Although the auditor had been able to prove that the credit cards were invalid, he still had to find out the nature of the clandestine source of the collections. Another investigation was launched that revealed how the fraud was committed.
How the Fraud Took Place
When the hotel manager was appointed, he was in charge of overseeing the entire hotel with only a handful of staff. As a result, he was able to start selling the hotel's expensive assets, such as the hotel's teakwood furniture, paintings, chandeliers, cutlery, and electronic items. A large portion of these earnings were deposited in the bank to impress the directors and "show" the hotel was making a profit. He derived two benefits from this. Not only did he get a bonus for being able to turn things around, he retained a part of the earnings that were not deposited in the bank.

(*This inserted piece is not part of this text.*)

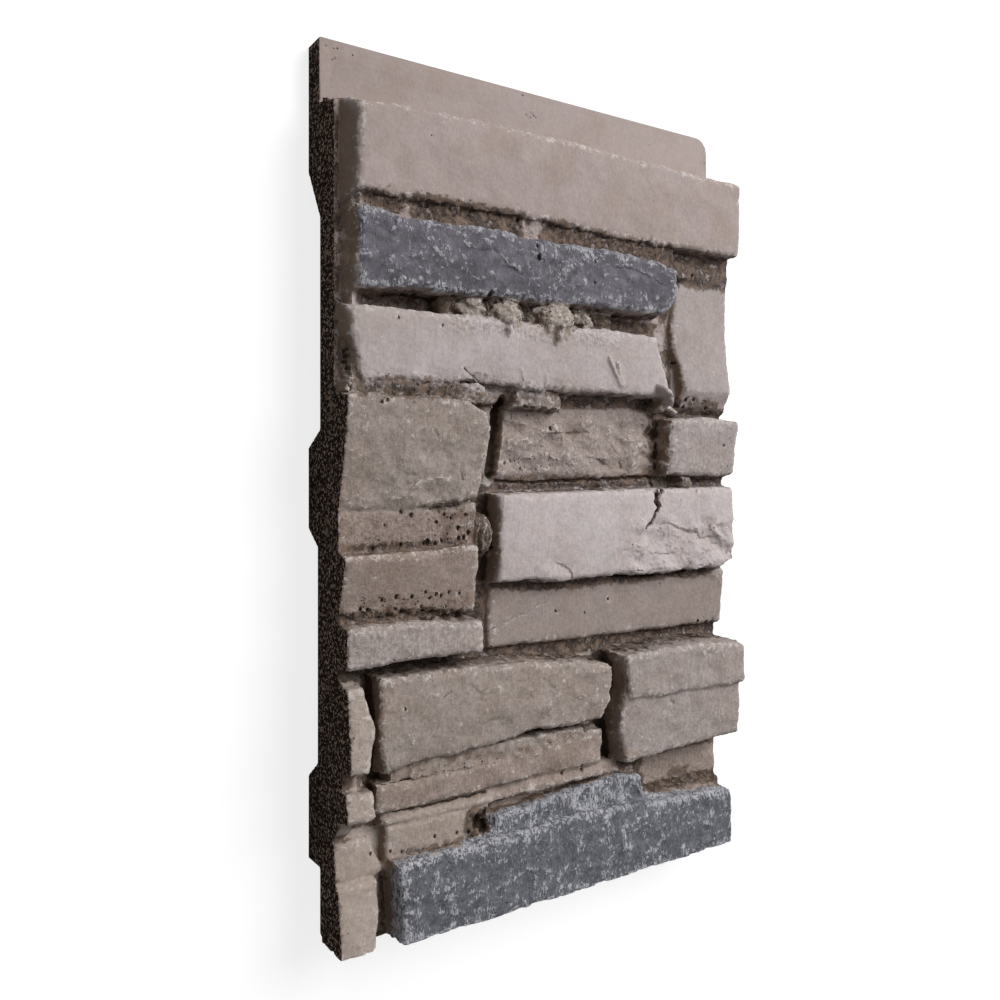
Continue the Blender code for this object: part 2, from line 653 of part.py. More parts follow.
def make_mould(material, collection):
    """The mould's outline as a deep prism, with the tongue's rounded corner at the moulded end."""
    right = PANEL_WIDTH
    outline = [(2 * SAWN, 0.0), (right, 0.0)]
    for step in range(ARC_STEPS + 1):
        angle = math.pi / 2 * step / ARC_STEPS
        outline.append((
            right - TONGUE_CORNER * (1.0 - math.cos(angle)),
            PANEL_HEIGHT - TONGUE_CORNER * (1.0 - math.sin(angle)),
        ))
    outline.append((2 * SAWN, PANEL_HEIGHT))
    return make_prism("mould_outline", outline, SAWN, material, collection)


def make_saw_cut(material, collection):
    """Everything to the left of the saw's cut."""
    top = PANEL_HEIGHT + OVERRUN
    outline = [(3 * SAWN, SAWN), (0.0, SAWN), (0.0, top), (3 * SAWN, top)]
    return make_prism("saw_cut", outline, 2 * SAWN, material, collection)


def make_prism(name, outline, floor, material, collection):
    """Stands an outline up in the plane of the wall, from a floor to above the stones."""
    top = max(COLUMN_SHAPE["heights"]) + 2 * OVERRUN
    bm = bmesh.new()
    lower = new_ring(bm, [(x, y, floor) for x, y in outline])
    upper = new_ring(bm, [(x, y, top) for x, y in outline])
    bridge(bm, lower, upper)
    bm.faces.new(lower)
    bm.faces.new(upper)
    return helper_from(bm, name, material, collection)


def build_panel():
    """Casts the stones into the backing, trims the casting to its mould and saws off one end."""
    clear_scene()
    materials = {name: make_material(name) for name in PALETTE}
    panel_parts = new_collection("faux_stone_panel")
    stones = new_collection("stones")
    cutters = new_collection("cutters")
    panel = make_backing(materials["joint_wash"], panel_parts)
    layout = [*upper_stones(), *centre_stones(), *lower_stones(), *mortar_beds()]
    for seed, (name, finish, box, shape) in enumerate(layout):
        make_stone(name, box, shape, materials[finish], stones, seed)
    make_lumps(materials["joint_wash"], stones)
    cast_in(panel, stones)
    cut_with(panel, make_notch(materials["pale_stone"], cutters), "DIFFERENCE")
    cut_with(panel, make_mould(materials["cast_stone"], cutters), "INTERSECT")
    cut_with(panel, make_saw_cut(materials["sawn_core"], cutters), "DIFFERENCE")


build_panel()
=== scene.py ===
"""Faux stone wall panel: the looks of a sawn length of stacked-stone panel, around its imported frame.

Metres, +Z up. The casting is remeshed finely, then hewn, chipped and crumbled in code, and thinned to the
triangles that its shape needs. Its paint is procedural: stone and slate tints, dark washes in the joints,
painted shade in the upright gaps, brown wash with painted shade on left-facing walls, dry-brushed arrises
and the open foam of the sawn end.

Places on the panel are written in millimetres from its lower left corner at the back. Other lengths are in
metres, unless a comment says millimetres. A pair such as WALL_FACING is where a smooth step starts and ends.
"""

import itertools
import math

import bmesh
import bpy
import numpy as np
from mathutils import Matrix, Vector

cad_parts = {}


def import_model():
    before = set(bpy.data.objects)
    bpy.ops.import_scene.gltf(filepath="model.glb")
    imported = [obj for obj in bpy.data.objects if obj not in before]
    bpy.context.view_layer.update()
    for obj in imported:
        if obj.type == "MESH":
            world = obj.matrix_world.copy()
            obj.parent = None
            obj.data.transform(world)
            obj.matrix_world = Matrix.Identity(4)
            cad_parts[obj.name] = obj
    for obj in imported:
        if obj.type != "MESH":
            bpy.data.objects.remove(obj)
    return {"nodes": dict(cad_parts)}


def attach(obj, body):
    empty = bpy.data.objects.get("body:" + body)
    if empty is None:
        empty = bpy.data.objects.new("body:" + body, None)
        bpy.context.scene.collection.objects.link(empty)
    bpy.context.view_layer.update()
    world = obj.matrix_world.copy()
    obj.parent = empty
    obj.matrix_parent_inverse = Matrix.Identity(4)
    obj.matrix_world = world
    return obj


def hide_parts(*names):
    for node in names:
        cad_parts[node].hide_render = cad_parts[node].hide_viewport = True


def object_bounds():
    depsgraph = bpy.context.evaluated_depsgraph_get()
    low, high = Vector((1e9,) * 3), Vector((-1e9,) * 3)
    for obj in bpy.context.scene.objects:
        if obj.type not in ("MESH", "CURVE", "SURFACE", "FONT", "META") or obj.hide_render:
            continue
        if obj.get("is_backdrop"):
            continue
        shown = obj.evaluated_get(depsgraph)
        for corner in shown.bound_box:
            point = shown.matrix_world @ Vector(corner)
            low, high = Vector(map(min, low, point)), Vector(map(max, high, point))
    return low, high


MM = 0.001

# Mesh density
VOXEL = 0.00066
TRIANGLES = 197000
WELD = 0.00002
KEPT_SHARE, NEIGHBOUR_SHARE = 0.4, 0.6
PLAIN = "plain"
SHARP_ANGLE = math.radians(38)

# Height map of the front, used to tell joints from faces
MAP_FACING = 0.1
MAP_CELL = 0.0005
MAP_MARGIN = 0.02
JOINT_BLUR = 0.0055
WASH_BLUR = 0.0014
RIM_BLUR = 0.004
JOINT_DEPTH = 0.0012
GAP_UPRIGHT = 0.15

# Levels of the casting, and the height below which slate is the foot's
TONGUE_LEVEL = 0.012
STONE_LEVEL = 0.0165
SHOULDER = 0.362
FOOT_TOP = 0.1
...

He also was able to convince the directors to give him more funds for future renovation and expansion. Many of the hotel's expensive assets, such as the hotel's furniture, paintings, and cutlery sold by him were replaced by cheap ordinary ones to avoid suspicion. After six months of committing the fraud, the total amount of money stolen was US $200,000.
The internal auditor's research enabled him to discover the Luhn algorithm and determine the sales were indeed fictitious. To stay up-to-date with other fraud detection methods, auditors should conduct continuous online research. Besides finding newer and more advanced fraud detection tools to sharpen their skills, continuous research can help auditors detect fraud, no matter how skillful the perpetrator is.